I loved trains as a child

I loved trains as a child.

But when I was 10 years old,

I had to take the longest train journey of my life.

I remember how I was picked up from school

and seeing my grandparents standing there with pillowcases

into which they had stuffed all their belongings.

I see us getting on a military truck in Kippenheim

and hear an officer on the platform say to my father:

“You can take off your Iron Cross; it’s of no use to you now.”

We drove across the Rhine. Harvesting was going on everywhere.

The farmers worked alongside the railroad tracks with scythes and handcarts.

It was also the time of the Jewish festival of Sukkot, the Feast of Tabernacles.

In Germany, the harvest was also underway.

But the harvest was people.

Two nights later and many destroyed houses further on, we arrived at a place

in the Pyrenees – where the beds were straw mattresses and the coffee was

from roasted grain and where the food consisted of pieces of horse meat with rotten cabbage.

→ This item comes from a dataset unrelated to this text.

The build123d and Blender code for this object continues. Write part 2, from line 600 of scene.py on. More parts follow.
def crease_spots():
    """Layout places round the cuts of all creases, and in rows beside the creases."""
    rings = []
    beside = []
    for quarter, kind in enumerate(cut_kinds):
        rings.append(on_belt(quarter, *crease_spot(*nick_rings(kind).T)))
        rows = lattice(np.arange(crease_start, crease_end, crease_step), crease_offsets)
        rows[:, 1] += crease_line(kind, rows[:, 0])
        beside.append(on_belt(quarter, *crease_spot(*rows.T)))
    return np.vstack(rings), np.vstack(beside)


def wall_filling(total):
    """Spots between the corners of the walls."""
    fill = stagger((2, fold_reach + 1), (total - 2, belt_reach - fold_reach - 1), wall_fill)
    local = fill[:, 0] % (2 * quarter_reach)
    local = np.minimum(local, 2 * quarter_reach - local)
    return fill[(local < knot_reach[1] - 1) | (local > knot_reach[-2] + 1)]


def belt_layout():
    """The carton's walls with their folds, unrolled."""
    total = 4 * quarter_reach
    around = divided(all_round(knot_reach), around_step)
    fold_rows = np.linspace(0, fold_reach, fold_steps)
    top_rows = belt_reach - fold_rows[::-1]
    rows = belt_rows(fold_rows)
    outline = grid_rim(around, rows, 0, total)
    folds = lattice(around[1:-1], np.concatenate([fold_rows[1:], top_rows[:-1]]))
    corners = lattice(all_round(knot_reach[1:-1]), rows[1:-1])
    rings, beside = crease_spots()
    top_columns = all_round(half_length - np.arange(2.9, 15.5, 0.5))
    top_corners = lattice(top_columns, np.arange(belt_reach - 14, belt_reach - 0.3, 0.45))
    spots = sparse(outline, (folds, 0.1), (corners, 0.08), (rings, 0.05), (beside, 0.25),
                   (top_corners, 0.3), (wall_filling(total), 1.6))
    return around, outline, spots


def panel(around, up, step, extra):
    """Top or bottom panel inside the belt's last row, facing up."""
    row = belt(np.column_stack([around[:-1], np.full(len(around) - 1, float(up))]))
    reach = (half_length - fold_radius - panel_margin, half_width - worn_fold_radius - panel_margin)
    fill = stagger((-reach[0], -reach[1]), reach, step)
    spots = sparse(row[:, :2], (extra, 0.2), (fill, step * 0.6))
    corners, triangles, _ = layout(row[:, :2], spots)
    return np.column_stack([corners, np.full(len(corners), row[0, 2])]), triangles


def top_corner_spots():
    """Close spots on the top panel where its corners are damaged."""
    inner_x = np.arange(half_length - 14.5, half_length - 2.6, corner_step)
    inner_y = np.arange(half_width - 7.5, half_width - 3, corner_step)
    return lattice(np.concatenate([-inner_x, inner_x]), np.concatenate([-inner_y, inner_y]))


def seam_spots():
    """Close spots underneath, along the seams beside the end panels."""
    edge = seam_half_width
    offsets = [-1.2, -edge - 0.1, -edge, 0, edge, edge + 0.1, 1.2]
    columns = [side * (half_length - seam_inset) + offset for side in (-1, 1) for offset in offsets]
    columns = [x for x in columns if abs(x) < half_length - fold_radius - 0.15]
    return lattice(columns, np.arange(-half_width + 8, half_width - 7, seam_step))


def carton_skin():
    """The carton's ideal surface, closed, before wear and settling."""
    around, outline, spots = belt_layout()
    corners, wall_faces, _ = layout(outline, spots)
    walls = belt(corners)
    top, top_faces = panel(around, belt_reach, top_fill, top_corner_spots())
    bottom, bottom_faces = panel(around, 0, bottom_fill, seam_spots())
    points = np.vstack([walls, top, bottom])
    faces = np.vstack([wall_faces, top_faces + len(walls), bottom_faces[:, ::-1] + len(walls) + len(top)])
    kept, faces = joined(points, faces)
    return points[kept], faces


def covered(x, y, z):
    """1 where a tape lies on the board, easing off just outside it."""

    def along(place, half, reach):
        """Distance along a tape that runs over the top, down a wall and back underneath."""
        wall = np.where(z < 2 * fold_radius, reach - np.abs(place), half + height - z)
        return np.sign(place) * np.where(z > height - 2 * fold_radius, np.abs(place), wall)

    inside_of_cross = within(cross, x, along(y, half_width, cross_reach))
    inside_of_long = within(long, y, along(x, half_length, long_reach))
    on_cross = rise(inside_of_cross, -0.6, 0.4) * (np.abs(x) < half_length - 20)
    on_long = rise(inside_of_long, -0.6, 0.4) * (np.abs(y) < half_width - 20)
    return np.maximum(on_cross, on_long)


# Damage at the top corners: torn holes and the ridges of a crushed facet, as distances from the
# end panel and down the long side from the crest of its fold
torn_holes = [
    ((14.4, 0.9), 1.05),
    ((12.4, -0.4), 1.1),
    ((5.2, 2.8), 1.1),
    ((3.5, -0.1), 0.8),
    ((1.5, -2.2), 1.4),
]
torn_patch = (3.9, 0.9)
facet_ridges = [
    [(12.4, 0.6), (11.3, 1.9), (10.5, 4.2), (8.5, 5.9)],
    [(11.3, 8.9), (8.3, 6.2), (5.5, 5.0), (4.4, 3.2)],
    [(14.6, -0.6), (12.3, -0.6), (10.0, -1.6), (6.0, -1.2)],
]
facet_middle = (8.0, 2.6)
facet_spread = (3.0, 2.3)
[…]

Gurs was a place of noise:

– of constant rain pelting down on the roofs

– of rats climbing over people at night.

It was a place of smells:

– of latrines and mud from the rain.

It was a place where everything was gray:

– the walls

– the sky.

Even the marsh was gray. Like the faces of the people.

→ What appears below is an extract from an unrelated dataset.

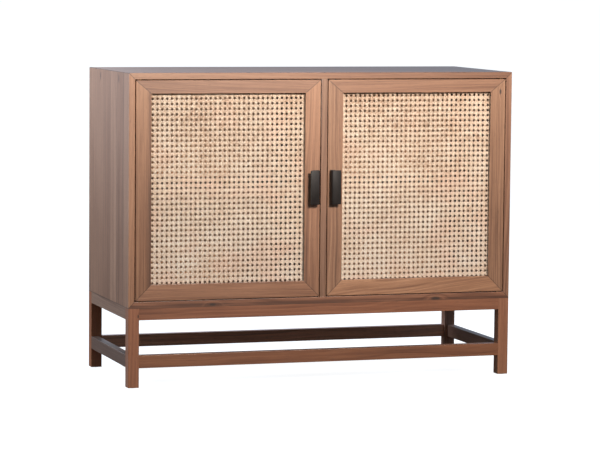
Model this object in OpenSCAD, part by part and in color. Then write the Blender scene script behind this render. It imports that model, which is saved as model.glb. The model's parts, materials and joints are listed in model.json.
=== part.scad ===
// Sideboard with two inset cane doors on an open base.
// Millimetres, +Z up. The origin is on the floor, under the middle of the whole object.
// The front faces -Y and the left door is on the -X side.

/* [Overall] */
// Width over the case
width = 1016; // [840:4:1300]
// Depth of the case, without the pulls
depth = 410; // [350:2:500]
// Height from the floor to the top
height = 784; // [700:2:900]

/* [Case] */
// Thickness of the four case boards
board_t = 16; // [15:1:20]
// Thickness of the center divider
divider_t = 16; // [14:1:22]
// Thickness of the back panel
back_t = 5; // [4:0.5:8]
// How far the back panel is let into each case board
back_rebate = 8; // [7:0.5:10]
// Thickness of the splines in the case mitres
spline_t = 4; // [3:0.5:5]
// Width of the splines in the case mitres, across the joint
spline_w = 12; // [8:1:13]
// Distance of a spline's middle from the inner faces of the boards
spline_inset = 5; // [4.5:0.5:6]
// Distance that the splines stop short of the front and back edges
spline_stop = 25; // [20:1:50]
// Diameter of the dowels above and below the divider
dowel_d = 6; // [5:0.5:8]
// Length of a dowel
dowel_len = 20; // [14:1:22]
// Distance of the outer dowels from the divider's front and back edges
dowel_end = 55; // [40:1:90]

/* [Shelves] */
// Thickness of a shelf
shelf_t = 16; // [12:1:20]
// Distance of a shelf's front edge from the back of the doors
shelf_setback = 24; // [12:1:60]
// Play between a shelf and each wall of its bay
shelf_play = 1.5; // [1.2:0.1:3]
// Height of the shelves' undersides above the floor of the case
shelf_height = 262; // [220:1:300]
// Diameter of a shelf pin
pin_d = 5; // [4:0.5:6]
// Depth that a shelf pin goes into the wall
pin_bite = 6; // [5:0.5:6.5]
// Length of a shelf pin inside the bay
pin_reach = 9; // [7:0.5:12]
// Diameter of the collar on a shelf pin
pin_collar_d = 8; // [7.5:0.5:10]
// Thickness of the collar on a shelf pin
pin_collar_t = 1; // [0.6:0.1:1.1]
// Distance between pin holes in a row
pin_pitch = 32; // [20:1:32]
// Number of pin holes above and below the one in use
pin_spare = 2; // [0:1:3]
// Distance of the pins from the front and back edges of a shelf
pin_edge = 45; // [30:1:70]

/* [Doors] */
// Gap all round each door
door_gap = 2; // [1.8:0.1:3]
// Thickness of the doors
door_t = 20; // [19:0.5:24]
// Width of the door stiles and bottom rails
member_w = 40; // [38:1:60]
// Width of the top rail of a door
top_rail_w = 33.5; // [32:0.5:60]
// Depth from a door's face to its cane
lip_t = 11; // [9:0.5:13]
// Width of the rebate that holds the cane
cane_rebate = 10; // [7:0.5:12]
// Thickness of the woven cane
cane_t = 2; // [1:0.2:3]
// Play at each end of the beads that hold the cane
bead_play = 0.1; // [0.05:0.05:0.5]
// Distance between neighbouring openings of the cane
cane_pitch = 39; // [36:1:60]
// Width of the woven band between two openings
cane_band = 17; // [12:1:22]
// Thickness of the splines in the door mitres
door_spline_t = 4; // [3:0.5:5]
// Width of the splines in the door mitres, across the joint
door_spline_w = 20; // [12:1:22]
// Distance along a door mitre from the outer corner to its spline
door_spline_start = 30; // [29:0.5:34]
// Distance along a door mitre from its spline to the corner of the opening
door_spline_stop = 6; // [3:0.5:10]

/* [Knife hinges] */
// Distance of the hinge axis from the door's outer edge
hinge_in = 12; // [11:0.5:14]
// Distance of the hinge axis behind the door's face
hinge_back = 6; // [5.5:0.1:6.5]
// Thickness of a hinge leaf
leaf_t = 2.5; // [2:0.1:3]
// Width of a hinge leaf
leaf_w = 9; // [8:0.5:10]
// Length of a hinge leaf from its axis to its square end
leaf_len = 36; // [34:1:45]
// Diameter of the hinge pin
hinge_pin_d = 5; // [4:0.5:6]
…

You constantly felt fear in your stomach.

But at least it filled the emptiness of hunger.

You also felt the cold.

You slept in your coat.

The night wind made it stiff as a sheet of stone.

I contracted diphtheria in the camp.

They took me to the infirmary.

In the bed to my right lay a film actress.

Perhaps she dreamed of going to the West.

But I fear they took her to the East.

In the bed to my left lay Liesel Kling—a little girl.

She gave me a photo of herself when we were feeling better,

and I gave her a kiss. I don’t know what became of her, but

I still have her photo. And a picture in my mind.

An actress—the son of a businessman—a little girl

from nowhere…

You can see: the harvest has been gathered.

They gathered us all.

It didn’t matter who you were.

We all had one thing in common: we were what they were looking for.

Now it’s harvest time again – now we have come to collect them

– in our memory.

In Judaism, the dead are wrapped in a shroud and buried quickly.

We do not lay them out and look at them.

We want to remember the dead as living beings.

So we commemorate them today in this beautiful German landscape.

How they loved Germany!

How much they wished to be back home in their beds!

Today we collect them together with all the dead and those who fell victim to pogroms and torture.

We cannot bring them back.

But we can give meaning to what happened if we agree

that something like this must never happen again!